X-ray free electron lasers such as LCLS have been revolutionary in structural biology, allowing unique experiments on many different types of molecules.
The promise of the X-ray free electron laser
Shortly after scientists from the SLAC National Accelerator Laboratory proposed to drive the Linac Coherent Light Source, the potential of these novel X-ray light sources for structural biology became clear.
With the help of molecular dynamics modeling, it was shown that the ultrafast X-ray pulses from an X-ray Free Electron Laser (XFEL) such as LCLS could be used to record high-resolution X-ray diffraction data from proteins before the majority of X-ray radiation damage takes place (a principle known as “diffraction-before-destruction”).

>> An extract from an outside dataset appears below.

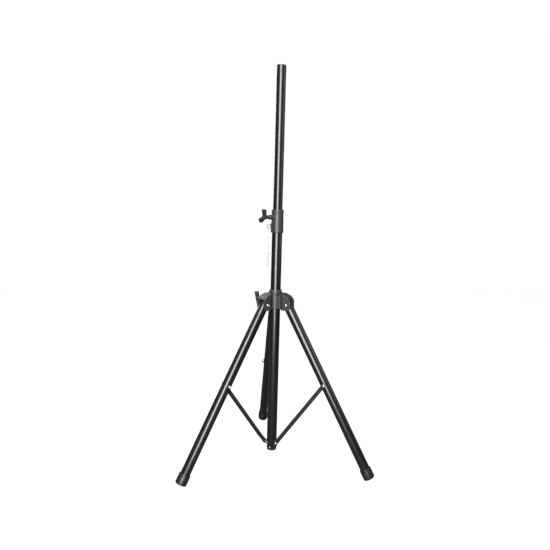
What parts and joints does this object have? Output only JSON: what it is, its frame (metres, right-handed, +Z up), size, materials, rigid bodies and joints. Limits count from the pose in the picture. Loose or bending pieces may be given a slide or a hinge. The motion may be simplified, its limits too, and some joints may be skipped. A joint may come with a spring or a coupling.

After the world’s first XFEL started running in 2009, the first teams rapidly succeeded in providing a proof of principle for protein crystallography using femtosecond X-ray pulses. Only 3 years after LCLS came online, it was shown that the XFEL can be used to determine atomic resolution structures from protein microcrystals.
Today, several instruments are available at LCLS to determine macromolecular structures, study time-resolved dynamics or perform challenging spectroscopy experiments.
Impact of X-ray free electron lasers in biological sciences
Since LCLS came online in 2009, the XFEL has made a large impact in diverse areas of structural biology.
The intense, ultrafast X-ray pulses have allowed the study of radiation-sensitive macromolecules (including metalloproteins) and targets that are difficult to crystallize, including many medically relevant membrane proteins. LCLS has also enabled the study of time-resolved protein dynamics, providing scientists with molecular movies of macromolecules in action.